Ukraine's Orange coalition fell into crisis in September 2005 and has not reunited; Yanukovych's return to the government in August 2006 has led to an irreversible split in the Orange coalition. Negotiations to rebuild an Orange parliamentary coalition took place over three months following the March 2006 parliamentary elections. However, following the defection of the smallest of the three political parties that created the coalition, the Socialist Party (SPU), the Orange coalition disintegrated before proposing its government.
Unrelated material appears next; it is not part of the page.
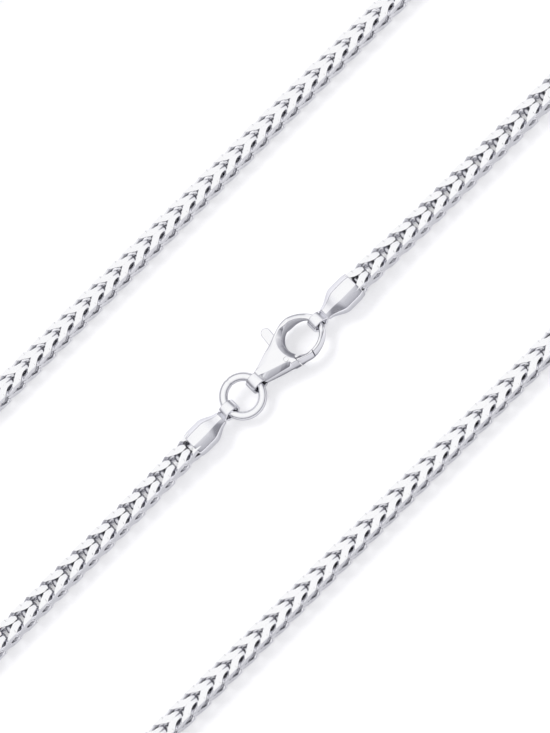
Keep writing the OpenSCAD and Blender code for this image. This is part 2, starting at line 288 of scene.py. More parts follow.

During the coalition negotiations and parliamentary crisis following the March 2006 elections, acting secretary of the National Security and Defense Council (NRBO), Volodymyr Horbulin, stated that Ukraine is in the midst of a "crisis of constitutional reform." The head of the presidential secretariat, Oleh Rybachuk, also believes that Ukraine has slipped "into a political and constitutional crisis." The "crisis" was fuelled by a fully proportional election (4) and the introduction of constitutional reforms, which transformed Ukraine from a semipresidential to a parliamentary-presidential republic. Some of the "crisis" is therefore attributable to the switch to a new political system that will be beneficial to Ukraine's democratization in the medium term. Postcommunist countries that have adopted parliamentary systems are better at democratizing than those in the CIS who have superpresidential systems.